Dr Subramanian and colleagues identified at least four limitations with the status quo.

Inefficiency: The schemes did a poor job of identifying and reaching out to those in real need.

Leakage: Where the subsidies reached the non-deserving as well.

Participation costs: The forgone earnings to qualify for the subsidy.

Administrative costs: The large costs associated with delivering these schemes.

They identified two key challenges that resulted in the inefficiencies, namely: a deeply ingrained culture of immunity in the public sector and weak local governments.

Several officers have been arrested for bunglings, but hardly any one is ever convicted.

Dr Subramanian and colleagues tally the cost of subsidies administered by the centrally sponsored schemes (CSS) in India. They further added the costs of other fuel and food subsidies and estimated a sum of Rs180,000 crore in 2008.

They also estimated 70 million households to be below the poverty line in India. If the entire sum was disbursed directly among those below the poverty line, it would result in a cash transfer of Rs2140 per month, which in fact, is a sum higher than the low-income threshold for rural India. Such cash transfers enable individuals to buy groceries at even market prices.

The Pakistani experience

Pakistan has done a phenomenal job on this front. The launch of BISP in 2008 has been a great success. The program was launched with US$425 million to aid 3.5 million households.

By 2012-2013 the program had expanded to Rs70 billion and provided assistance to 5.5 million families.
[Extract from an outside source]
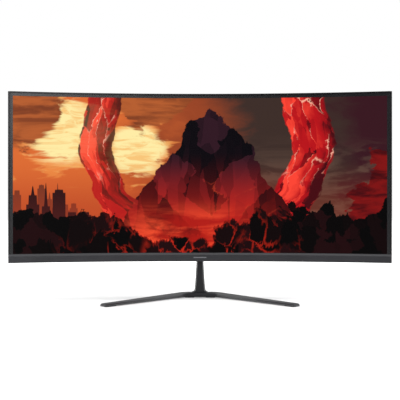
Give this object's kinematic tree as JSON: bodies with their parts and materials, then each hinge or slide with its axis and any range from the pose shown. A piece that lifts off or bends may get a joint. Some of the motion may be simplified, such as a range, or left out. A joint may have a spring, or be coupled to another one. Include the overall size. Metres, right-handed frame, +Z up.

Also read: BISP striving to reduce poverty: Baig

A key element of the programme was the success with targeting efficiency. The BISP used the poverty score card to identify those who required assistance. The qualified families receive a monthly support of Rs1200, which is disbursed every three months.

The National Rural Support Program (NRSP) has also run successful programs involving direct cash transfer to the poor.

The NRSP launched Community Investment Funds (CIF), which extended cash to village and local support organisations. CIFs are essentially credit revolving funds that extend financial support to the unbanked (those abandoned by the commercial banks) or those who do not qualify for micro finance.

Similarly, the NRSP also offers income generating grants as cash or cash equivalents to the very poor. The cash or the live stock is managed by the household in collaboration with the community organisation.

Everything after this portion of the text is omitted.